▶ Prompt: Everything from the line containing "lower: postBottomHeight +" through the line containing "for body, members" must be quoted exactly; everything else is left out.

▶ Records provided:
+--

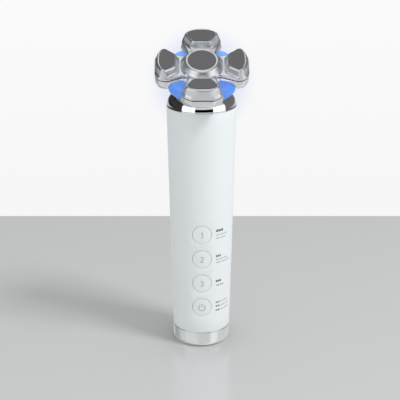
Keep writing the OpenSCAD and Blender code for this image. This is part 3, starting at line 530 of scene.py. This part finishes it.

+--

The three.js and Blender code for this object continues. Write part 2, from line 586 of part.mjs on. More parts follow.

+--

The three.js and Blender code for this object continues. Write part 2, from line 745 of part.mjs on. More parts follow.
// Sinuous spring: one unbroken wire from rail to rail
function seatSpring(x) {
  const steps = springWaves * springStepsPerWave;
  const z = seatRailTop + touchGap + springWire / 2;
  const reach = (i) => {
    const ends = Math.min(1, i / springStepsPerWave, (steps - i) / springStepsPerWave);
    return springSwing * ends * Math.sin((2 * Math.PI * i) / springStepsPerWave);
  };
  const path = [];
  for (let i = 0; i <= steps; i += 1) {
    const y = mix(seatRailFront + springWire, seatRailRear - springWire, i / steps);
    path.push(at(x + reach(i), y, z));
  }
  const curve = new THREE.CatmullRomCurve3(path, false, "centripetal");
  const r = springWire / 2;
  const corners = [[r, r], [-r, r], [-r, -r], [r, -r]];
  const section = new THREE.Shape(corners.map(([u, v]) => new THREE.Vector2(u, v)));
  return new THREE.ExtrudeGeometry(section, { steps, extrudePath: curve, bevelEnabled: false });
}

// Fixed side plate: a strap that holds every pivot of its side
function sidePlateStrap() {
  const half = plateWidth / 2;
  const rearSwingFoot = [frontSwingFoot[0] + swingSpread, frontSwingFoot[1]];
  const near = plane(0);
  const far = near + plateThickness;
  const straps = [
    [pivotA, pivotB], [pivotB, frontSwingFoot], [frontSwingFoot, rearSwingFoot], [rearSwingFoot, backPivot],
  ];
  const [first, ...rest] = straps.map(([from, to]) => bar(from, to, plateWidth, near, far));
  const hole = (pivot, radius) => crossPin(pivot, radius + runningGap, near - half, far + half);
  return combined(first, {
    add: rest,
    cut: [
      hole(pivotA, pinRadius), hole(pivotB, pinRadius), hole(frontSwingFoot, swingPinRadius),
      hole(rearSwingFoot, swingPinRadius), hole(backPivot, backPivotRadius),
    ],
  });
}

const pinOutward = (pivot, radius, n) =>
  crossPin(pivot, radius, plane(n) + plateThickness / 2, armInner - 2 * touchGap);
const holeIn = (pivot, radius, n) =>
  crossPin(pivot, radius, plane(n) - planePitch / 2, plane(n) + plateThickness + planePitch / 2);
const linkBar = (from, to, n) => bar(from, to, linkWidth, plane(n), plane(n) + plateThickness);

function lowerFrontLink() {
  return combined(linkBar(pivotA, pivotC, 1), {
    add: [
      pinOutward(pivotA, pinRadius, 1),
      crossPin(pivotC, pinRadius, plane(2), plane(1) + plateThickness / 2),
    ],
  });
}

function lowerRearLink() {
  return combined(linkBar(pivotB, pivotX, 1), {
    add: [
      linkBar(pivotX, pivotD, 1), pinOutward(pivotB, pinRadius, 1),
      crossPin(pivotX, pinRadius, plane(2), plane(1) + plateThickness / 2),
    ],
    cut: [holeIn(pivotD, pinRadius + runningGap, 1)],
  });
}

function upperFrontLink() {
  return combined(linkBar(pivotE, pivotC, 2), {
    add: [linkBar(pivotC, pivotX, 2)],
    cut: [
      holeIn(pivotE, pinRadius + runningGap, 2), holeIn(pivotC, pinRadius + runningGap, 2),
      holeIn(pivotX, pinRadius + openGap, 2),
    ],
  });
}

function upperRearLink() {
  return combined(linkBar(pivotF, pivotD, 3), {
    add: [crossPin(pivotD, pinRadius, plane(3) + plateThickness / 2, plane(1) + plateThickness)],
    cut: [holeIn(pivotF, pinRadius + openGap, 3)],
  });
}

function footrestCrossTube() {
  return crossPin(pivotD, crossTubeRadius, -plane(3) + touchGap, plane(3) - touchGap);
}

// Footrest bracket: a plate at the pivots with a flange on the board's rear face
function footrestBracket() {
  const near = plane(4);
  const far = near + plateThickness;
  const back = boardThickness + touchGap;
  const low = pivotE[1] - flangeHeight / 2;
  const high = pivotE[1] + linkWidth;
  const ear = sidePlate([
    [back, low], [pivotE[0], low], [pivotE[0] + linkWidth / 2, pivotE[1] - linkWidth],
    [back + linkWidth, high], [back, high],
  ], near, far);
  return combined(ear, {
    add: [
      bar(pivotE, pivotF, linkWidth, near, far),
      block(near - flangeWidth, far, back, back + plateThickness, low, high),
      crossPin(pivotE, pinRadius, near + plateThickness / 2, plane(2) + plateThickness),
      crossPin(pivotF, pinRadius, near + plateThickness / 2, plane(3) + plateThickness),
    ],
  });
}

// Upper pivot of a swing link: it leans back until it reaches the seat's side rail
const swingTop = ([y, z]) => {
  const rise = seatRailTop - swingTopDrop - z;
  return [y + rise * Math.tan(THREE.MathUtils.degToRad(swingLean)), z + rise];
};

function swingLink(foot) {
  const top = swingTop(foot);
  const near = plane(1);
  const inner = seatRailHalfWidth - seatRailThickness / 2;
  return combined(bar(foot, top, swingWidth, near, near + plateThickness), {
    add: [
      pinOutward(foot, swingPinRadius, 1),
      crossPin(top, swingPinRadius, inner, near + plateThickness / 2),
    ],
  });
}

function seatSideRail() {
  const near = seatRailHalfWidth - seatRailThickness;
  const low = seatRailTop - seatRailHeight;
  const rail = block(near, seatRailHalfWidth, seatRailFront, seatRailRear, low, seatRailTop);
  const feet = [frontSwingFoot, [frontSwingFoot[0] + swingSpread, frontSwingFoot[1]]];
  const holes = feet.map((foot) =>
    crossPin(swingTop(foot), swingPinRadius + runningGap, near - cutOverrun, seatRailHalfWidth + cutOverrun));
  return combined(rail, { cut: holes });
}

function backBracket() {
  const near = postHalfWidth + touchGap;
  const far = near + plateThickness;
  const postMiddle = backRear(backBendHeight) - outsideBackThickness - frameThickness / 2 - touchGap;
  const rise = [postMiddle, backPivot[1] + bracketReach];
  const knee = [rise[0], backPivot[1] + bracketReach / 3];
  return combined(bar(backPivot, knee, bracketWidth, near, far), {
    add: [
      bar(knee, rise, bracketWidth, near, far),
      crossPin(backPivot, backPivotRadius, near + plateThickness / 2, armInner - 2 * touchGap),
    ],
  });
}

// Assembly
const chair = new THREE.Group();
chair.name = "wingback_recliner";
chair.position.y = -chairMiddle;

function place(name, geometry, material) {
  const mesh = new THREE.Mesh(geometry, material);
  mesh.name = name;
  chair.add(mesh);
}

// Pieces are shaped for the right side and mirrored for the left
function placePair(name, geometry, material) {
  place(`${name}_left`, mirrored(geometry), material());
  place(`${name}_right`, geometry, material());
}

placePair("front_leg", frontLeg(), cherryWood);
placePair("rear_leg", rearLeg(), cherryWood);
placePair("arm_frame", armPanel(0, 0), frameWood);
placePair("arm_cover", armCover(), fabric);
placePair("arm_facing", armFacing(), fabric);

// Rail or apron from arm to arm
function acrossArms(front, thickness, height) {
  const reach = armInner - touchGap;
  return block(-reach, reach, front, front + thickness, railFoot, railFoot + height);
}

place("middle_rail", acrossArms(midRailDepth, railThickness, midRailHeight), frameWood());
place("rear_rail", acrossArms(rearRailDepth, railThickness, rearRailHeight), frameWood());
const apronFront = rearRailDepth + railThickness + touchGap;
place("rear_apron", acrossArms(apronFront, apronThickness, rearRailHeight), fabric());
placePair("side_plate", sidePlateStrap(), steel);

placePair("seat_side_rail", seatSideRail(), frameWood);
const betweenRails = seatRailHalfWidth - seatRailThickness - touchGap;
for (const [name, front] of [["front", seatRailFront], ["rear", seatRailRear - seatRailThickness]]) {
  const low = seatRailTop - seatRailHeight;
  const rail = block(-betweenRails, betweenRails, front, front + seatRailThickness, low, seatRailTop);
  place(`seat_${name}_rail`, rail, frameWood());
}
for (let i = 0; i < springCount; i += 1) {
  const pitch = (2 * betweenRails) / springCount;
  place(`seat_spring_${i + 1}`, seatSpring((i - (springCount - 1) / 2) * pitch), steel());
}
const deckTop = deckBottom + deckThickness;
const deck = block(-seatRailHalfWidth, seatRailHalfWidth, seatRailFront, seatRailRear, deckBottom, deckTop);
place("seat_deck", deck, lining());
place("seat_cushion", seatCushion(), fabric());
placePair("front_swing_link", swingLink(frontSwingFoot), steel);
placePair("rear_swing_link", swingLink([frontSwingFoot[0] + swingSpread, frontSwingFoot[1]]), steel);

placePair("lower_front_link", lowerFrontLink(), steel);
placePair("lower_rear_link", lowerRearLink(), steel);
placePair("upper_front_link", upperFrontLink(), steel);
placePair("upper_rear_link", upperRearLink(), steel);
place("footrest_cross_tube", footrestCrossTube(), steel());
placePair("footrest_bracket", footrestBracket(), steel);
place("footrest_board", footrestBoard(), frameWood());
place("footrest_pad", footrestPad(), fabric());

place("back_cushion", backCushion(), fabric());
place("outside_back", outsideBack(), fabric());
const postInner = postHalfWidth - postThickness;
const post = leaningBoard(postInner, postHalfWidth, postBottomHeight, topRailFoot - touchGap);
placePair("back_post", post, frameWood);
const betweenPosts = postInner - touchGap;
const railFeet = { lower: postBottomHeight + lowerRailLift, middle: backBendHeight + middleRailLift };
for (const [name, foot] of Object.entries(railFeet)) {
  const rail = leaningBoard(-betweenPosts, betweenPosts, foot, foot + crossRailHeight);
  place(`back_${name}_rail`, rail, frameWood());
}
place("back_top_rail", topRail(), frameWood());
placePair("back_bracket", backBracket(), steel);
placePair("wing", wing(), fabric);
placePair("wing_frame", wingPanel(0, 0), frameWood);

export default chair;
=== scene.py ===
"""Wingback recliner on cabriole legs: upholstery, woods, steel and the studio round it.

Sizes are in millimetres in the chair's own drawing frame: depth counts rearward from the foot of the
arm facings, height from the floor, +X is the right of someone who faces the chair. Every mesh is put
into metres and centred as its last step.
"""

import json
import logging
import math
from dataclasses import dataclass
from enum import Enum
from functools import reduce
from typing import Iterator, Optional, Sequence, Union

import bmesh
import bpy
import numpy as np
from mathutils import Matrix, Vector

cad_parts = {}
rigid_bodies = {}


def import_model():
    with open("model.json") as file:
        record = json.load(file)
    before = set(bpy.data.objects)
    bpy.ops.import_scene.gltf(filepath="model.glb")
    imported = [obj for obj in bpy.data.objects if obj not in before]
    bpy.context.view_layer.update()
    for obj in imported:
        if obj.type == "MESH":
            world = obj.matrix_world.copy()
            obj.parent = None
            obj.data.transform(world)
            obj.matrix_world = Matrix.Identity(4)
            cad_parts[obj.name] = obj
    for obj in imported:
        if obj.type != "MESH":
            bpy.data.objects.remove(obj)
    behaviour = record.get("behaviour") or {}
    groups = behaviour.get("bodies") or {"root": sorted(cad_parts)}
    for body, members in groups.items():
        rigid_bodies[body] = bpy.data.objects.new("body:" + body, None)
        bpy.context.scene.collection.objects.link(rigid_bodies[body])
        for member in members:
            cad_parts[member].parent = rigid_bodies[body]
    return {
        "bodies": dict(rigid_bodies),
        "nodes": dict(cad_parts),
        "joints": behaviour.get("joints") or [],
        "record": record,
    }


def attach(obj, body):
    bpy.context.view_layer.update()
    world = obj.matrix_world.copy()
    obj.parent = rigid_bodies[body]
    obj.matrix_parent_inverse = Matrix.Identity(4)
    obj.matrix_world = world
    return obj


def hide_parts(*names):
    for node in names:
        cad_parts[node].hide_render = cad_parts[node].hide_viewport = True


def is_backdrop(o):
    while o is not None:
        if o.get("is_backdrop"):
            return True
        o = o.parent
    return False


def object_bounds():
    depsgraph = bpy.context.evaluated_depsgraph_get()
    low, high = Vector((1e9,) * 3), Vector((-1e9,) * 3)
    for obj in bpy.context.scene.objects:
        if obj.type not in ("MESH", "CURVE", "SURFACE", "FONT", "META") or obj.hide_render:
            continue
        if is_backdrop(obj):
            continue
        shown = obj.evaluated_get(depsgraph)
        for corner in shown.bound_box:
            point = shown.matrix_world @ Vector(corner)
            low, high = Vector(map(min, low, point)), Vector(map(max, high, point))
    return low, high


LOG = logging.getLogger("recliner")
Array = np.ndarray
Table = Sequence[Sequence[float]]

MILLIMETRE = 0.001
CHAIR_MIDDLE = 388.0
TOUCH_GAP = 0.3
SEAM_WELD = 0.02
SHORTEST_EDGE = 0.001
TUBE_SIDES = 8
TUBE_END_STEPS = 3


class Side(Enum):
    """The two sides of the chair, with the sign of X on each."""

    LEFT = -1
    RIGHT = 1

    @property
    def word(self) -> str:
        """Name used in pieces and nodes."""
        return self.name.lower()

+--

▶ Solution to this exercise:
const railFeet = { lower: postBottomHeight + lowerRailLift, middle: backBendHeight + middleRailLift };
for (const [name, foot] of Object.entries(railFeet)) {
  const rail = leaningBoard(-betweenPosts, betweenPosts, foot, foot + crossRailHeight);
  place(`back_${name}_rail`, rail, frameWood());
}
place("back_top_rail", topRail(), frameWood());
placePair("back_bracket", backBracket(), steel);
placePair("wing", wing(), fabric);
placePair("wing_frame", wingPanel(0, 0), frameWood);

export default chair;
=== scene.py ===
"""Wingback recliner on cabriole legs: upholstery, woods, steel and the studio round it.

Sizes are in millimetres in the chair's own drawing frame: depth counts rearward from the foot of the
arm facings, height from the floor, +X is the right of someone who faces the chair. Every mesh is put
into metres and centred as its last step.
"""

import json
import logging
import math
from dataclasses import dataclass
from enum import Enum
from functools import reduce
from typing import Iterator, Optional, Sequence, Union

import bmesh
import bpy
import numpy as np
from mathutils import Matrix, Vector

cad_parts = {}
rigid_bodies = {}


def import_model():
    with open("model.json") as file:
        record = json.load(file)
    before = set(bpy.data.objects)
    bpy.ops.import_scene.gltf(filepath="model.glb")
    imported = [obj for obj in bpy.data.objects if obj not in before]
    bpy.context.view_layer.update()
    for obj in imported:
        if obj.type == "MESH":
            world = obj.matrix_world.copy()
            obj.parent = None
            obj.data.transform(world)
            obj.matrix_world = Matrix.Identity(4)
            cad_parts[obj.name] = obj
    for obj in imported:
        if obj.type != "MESH":
            bpy.data.objects.remove(obj)
    behaviour = record.get("behaviour") or {}
    groups = behaviour.get("bodies") or {"root": sorted(cad_parts)}
    for body, members in groups.items():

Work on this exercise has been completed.